2. Promising UK based sire= Lucky Story at £4000

It’s very early days for Lucky Story but he has made a bright start. He has sired Art Connoisseur who is unbeaten in two runs and will be well fancied in whatever engagement he takes up at Royal Ascot. He has also sired Caranbola who is a winner and was second in a Listed race. That isn’t a lot to go on but its a better start than anyone would have predicted. Lucky Story is a son of Kris S out of a Miswaki mare and is a full brother to the St James Palace winner Dr Fong (who stands for £9000). Although he never won a group 1, Lucky Story was the equal of his brother and he won two Group 2 races at two in the Vintage Stakes at Goodwood and the Champagne Stakes at Doncaster.
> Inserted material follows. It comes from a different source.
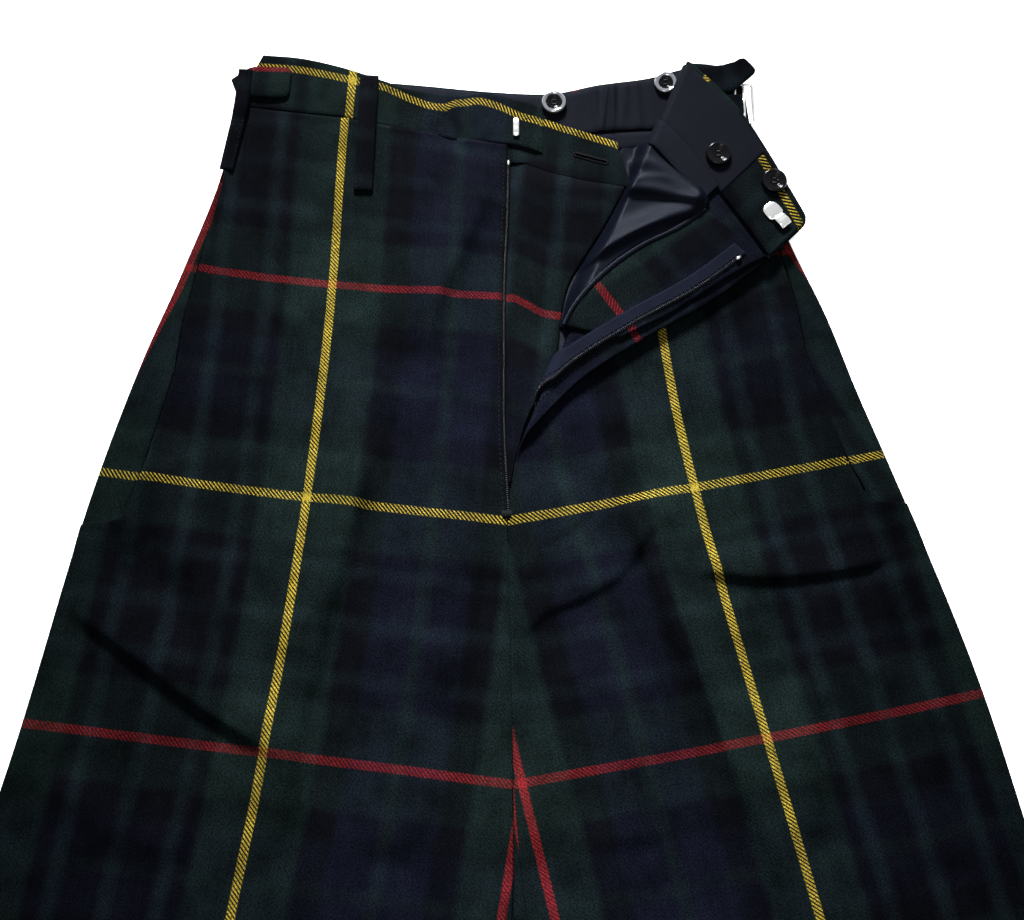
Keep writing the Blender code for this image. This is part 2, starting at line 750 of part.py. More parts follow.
def pocket_bag():
    """Satin bag of the left pocket, where it shows in the open fly."""
    y = np.linspace(BAG_EDGE[0][0], BAG_EDGE[-1][0], 9)[:, None]
    left = read(BAG_EDGE, BAG_COLUMNS, "y", "x", y)
    reach = 0.5 + 0.5 * ease((y - 40) / 60)
    x = left + (BAG_RIGHT_X - left) * np.linspace(0, 1, 5)[None, :] * reach
    y = np.broadcast_to(y, x.shape)
    flat_wall("pocket_bag_left", x, y, LAYER_2, LINING, SATIN, "black_satin")


def pocketing():
    """Satin on the inside of the turned-back front, between its roll and the fly facing."""
    along = np.linspace(POCKETING[0][0], POCKETING[-1][0], 10)
    reach = read(POCKETING, POCKETING_COLUMNS, "along", "reach", along)
    out = POCKETING_INNER + (reach - POCKETING_INNER)[:, None] * np.linspace(0, 1, 5)[None, :]
    along = np.broadcast_to(along[:, None], out.shape)
    low = FLAP_TOP + GAP
    wall(
        "pocketing_left", from_roll(along, out, low), from_roll(along, out, low + LINING),
        SATIN, "black_satin",
    )


def front_top(half, x, y):
    """Height of the upper side of a front or its waistband."""
    seam_y = RIGHT_SEAM_EDGE[1] if half < 0 else LEFT_SEAM_Y
    return front_level(half, x, np.minimum(y, seam_y)) + CLOTH + ON_FACETS


def strip(name, half, path, widths, slack, steps, x_limit, lift):
    """Strap or loop laid along a path over what carries it."""
    path = np.array(path, float)
    lengths = np.concatenate([[0.0], np.cumsum(np.hypot(*np.diff(path, axis=0).T))])
    share = np.linspace(0, 1, steps)
    along = lengths[-1] * share
    x, y = np.interp(along, lengths, path[:, 0]), np.interp(along, lengths, path[:, 1])
    direction = np.stack([np.gradient(x), np.gradient(y)], axis=-1)
    direction /= np.linalg.norm(direction, axis=-1, keepdims=True)
    off = np.interp(along, lengths, widths)[:, None] / 2 * np.array([[-1.0, 0.0, 1.0]])
    xs = x[:, None] - direction[:, 1:] * off
    ys = y[:, None] + direction[:, :1] * off
    over_x = np.maximum(xs, x_limit) if half < 0 else np.minimum(xs, x_limit)
    level = front_top(half, over_x, ys) + GAP + slack * np.sin(math.pi * share)[:, None]
    if lift:
        axis, start, length, height = lift
        level = level + height * ease(((xs, ys)[axis] - start) / length)
    flat_wall(name, xs, ys, level, LOOP, WOOL, "tartan_wool")


def turned(name, x, y, z, profile, finish, finish_name, segments=20):
    """Round piece about an upright axis; its profile runs from the middle of the underside."""
    def build(shape):
        def point(radius, height, turn):
            place = (x + radius * math.cos(turn), y + radius * math.sin(turn), z + height)
            return shape.verts.new(to_world(place))

        low, high = point(*profile[0], 0), point(*profile[-1], 0)
        turns = [2 * math.pi * k / segments for k in range(segments)]
        rings = [[point(radius, height, turn) for turn in turns] for radius, height in profile[1:-1]]
        for k in range(segments):
            n = (k + 1) % segments
            shape.faces.new((low, rings[0][n], rings[0][k]))
            shape.faces.new((high, rings[-1][k], rings[-1][n]))
            for lower, upper in zip(rings, rings[1:]):
                shape.faces.new((lower[k], lower[n], upper[n], upper[k]))

    return add_solid(name, build, finish, finish_name)


def button_profile(radius, height):
    return (
        (0, 0),
        (radius * 0.80, 0),
        (radius, height * 0.35),
        (radius * 0.94, height * 0.85),
        (radius * 0.80, height),
        (radius * 0.55, height * 0.80),
        (radius * 0.45, height * 0.55),
        (0, height * 0.55),
    )


SEATS = {
    "back_lining": ON_LINING + 0.05,
    "back_gathers": ON_LINING + 2 * GATHER_HEIGHT + 0.05,
    "flap_lining": FLAP_TOP + GAP + LINING + GAP,
    "flap_facing": FLAP_TOP + GAP + CLOTH + GAP,
}


def metal_strip(name, start, angle, sections, base):
    """Sheet-metal fitting: sections across it, at distances along it."""
    table = np.array(sections, float)
    across = np.array([[-1.0, 0.0, 1.0]])
    along = np.broadcast_to(table[:, :1], (len(table), 3))
    off = table[:, 1:2] * across
    x = start[0] + along * math.cos(angle) - off * math.sin(angle)
    y = start[1] + along * math.sin(angle) + off * math.cos(angle)
    flat_wall(name, x, y, base + table[:, 2:3] * np.ones((1, 3)), METAL, NICKEL, "nickel")


def buckle():
    """Slide buckle of the left adjuster: a frame with two windows and a bar between them."""
    xs, ys = BUCKLE_X, BUCKLE_Y
    low = POCKET_LEVEL + CLOTH + GAP + ON_FACETS
    high = low + BUCKLE_THICKNESS

    def build(shape):
        grid = [
            [[shape.verts.new(to_world((x, y, z))) for x in xs] for y in ys] for z in (low, high)
        ]

        def solid(row, col):
            inside = 0 <= row < len(ys) - 1 and 0 <= col < len(xs) - 1
            return inside and not (row == 1 and col in BUCKLE_WINDOWS)

        for row in range(len(ys) - 1):
            for col in range(len(xs) - 1):
                if not solid(row, col):
                    continue
                corners = ((row, col), (row, col + 1), (row + 1, col + 1), (row + 1, col))
                shape.faces.new([grid[1][r][c] for r, c in corners])
                shape.faces.new([grid[0][r][c] for r, c in reversed(corners)])
                beside = ((row - 1, col), (row, col + 1), (row + 1, col), (row, col - 1))
                for k, neighbour in enumerate(beside):
                    if not solid(*neighbour):
                        (r0, c0), (r1, c1) = corners[k], corners[(k + 1) % 4]
                        low_edge = (grid[0][r0][c0], grid[0][r1][c1])
                        high_edge = (grid[1][r1][c1], grid[1][r0][c0])
                        shape.faces.new(low_edge + high_edge)

    add_solid("adjuster_buckle_left", build, NICKEL, "nickel", smooth=False)


for old in list(bpy.data.objects):
    bpy.data.objects.remove(old, do_unlink=True)

back_leg("back_right", RIGHT_SECTIONS, -1)
back_leg("back_left", LEFT_SECTIONS, 1)
back_waist()
front_right()
front_left()
waistband_right()
underlap()
waistband_left()
left_band_linings()
fly_shield()
fly_facing()
zips()
pocket_facing("pocket_facing_right", RIGHT_SECTIONS)
pocket_facing("pocket_facing_left", LEFT_SECTIONS)
pocket_bag()
pocketing()
for row in STRIPS:
    strip(*row)
for name, x, y, seat, radius, height in BUTTONS:
    profile = button_profile(radius, height)
    turned(name, x, y, SEATS[seat], profile, BUTTON_BLACK, "black_button")
metal_strip("trouser_hook_left", HOOK_START, HOOK_ANGLE, HOOK_SECTIONS, SEATS["flap_facing"])
metal_strip("hook_bar_right", BAR_START, BAR_ANGLE, BAR_SECTIONS, FLY_LEVEL + CLOTH + GAP)
buckle()
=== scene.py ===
"""Looks of tartan trews that lie flat, front up, with the fly open and its left part folded back.

Right and left are the wearer's. Cloth is laid out in millimetres on a drawing plane whose zero
is near the middle of the fly: x to the wearer's left, y towards the waist, z up from the floor.
"""

import math

import bpy
import numpy as np
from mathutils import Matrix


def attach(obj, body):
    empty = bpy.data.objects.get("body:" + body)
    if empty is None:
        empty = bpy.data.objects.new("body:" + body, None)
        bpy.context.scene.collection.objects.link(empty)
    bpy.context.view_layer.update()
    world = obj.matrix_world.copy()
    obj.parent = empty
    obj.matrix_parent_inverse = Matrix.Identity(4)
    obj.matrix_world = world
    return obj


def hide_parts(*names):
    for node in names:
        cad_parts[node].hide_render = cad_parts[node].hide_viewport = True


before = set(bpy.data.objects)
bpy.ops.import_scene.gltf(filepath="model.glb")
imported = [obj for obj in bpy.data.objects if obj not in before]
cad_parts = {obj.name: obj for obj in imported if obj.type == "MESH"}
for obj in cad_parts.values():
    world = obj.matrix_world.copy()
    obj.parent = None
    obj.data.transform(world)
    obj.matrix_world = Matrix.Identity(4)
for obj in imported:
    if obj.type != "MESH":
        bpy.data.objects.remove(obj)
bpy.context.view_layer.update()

# Floor, light and camera
# A plain pale floor under an even sky, with a soft beam from beyond the waist, low enough
# to shade the creases, and a weak lamp overhead. The camera is tipped towards the waist.
MM = 0.001
FRAME_CENTRE = (27.5, -254.0)
CLOTH_FACE = 6.0
CAMERA_LENS = 49.2
CAMERA_SENSOR = 36.0
CAMERA_TILT = math.radians(16.0)
CAMERA_AWAY = 834.3
SKY_FILL = 0.17
SKY_IN_METAL = 0.75
SKY_COLOUR = (0.95, 0.97, 1.0, 1.0)
FLOOR_HALF = 6.0
FLOOR_Z = -0.0002
FLOOR_GLOW = 0.8
LIGHTS = (
    ("window_light", (-0.18, 1.75, 0.85), (-0.02, 0.20, 0.0), 0.45, 3.9, 23),
    ("room_light", (-0.03, 0.14, 0.80), (-0.03, 0.14, 0.0), 0.3, 1.8, 180),
)


def to_world(points):
    """Metres in the frame for points in millimetres on the drawing plane."""
    return (np.asarray(points, float) - np.array([*FRAME_CENTRE, 0.0])) * MM


def linked(name, data):
    """New object in the scene."""
    made = bpy.data.objects.new(name, data)
    bpy.context.scene.collection.objects.link(made)
    return made


def feed(tree, made, sockets):
    """Sets inputs of a node, each to a value or to the output that feeds it."""
    for key, value in sockets.items():
        if isinstance(value, bpy.types.NodeSocket):
            tree.links.new(value, made.inputs[key])
        else:
            made.inputs[key].default_value = value


def node(tree, kind, sockets=None, **properties):
    made = tree.nodes.new(kind)
    for key, value in properties.items():
        setattr(made, key, value)
    feed(tree, made, sockets or {})
    return made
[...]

At three he put up a fine performance in the QEII at Ascot running Ratki to half a length with Refuse To Bend, Soviet Song and Antonius Pius in his wake.  With a pedigree free of Northern Dancer and two promising performers in his first crop he offers value to British breeders.

3. Unknown but seems cheap- Zafeen at £3000
Zafeen won the Mill Reef Stakes at 2 and was second in the Prix Morny. At three he was runner up to Refuse to Bend in the 2000 Guineas and won the St James Palace.  He was rated the champion European three year old miler. He is a son of supersonic Zafonic, who to date has not left a major sire son (although Count Dubois is doing well in South Africa and Ifraaj has just started his career). His dam Shy Lady was by Kaldoun and was a 6 furlong listed race winner in Germany from the family of Diffident.  Northern Dancer is buried far back in his pedigree at 4sx6d so there should be no problem breeding  to stallions from his line. Zafeen looks good, he was a top class racehorse at two and three, his pedigree is respectable and he looks very reasonably priced to me.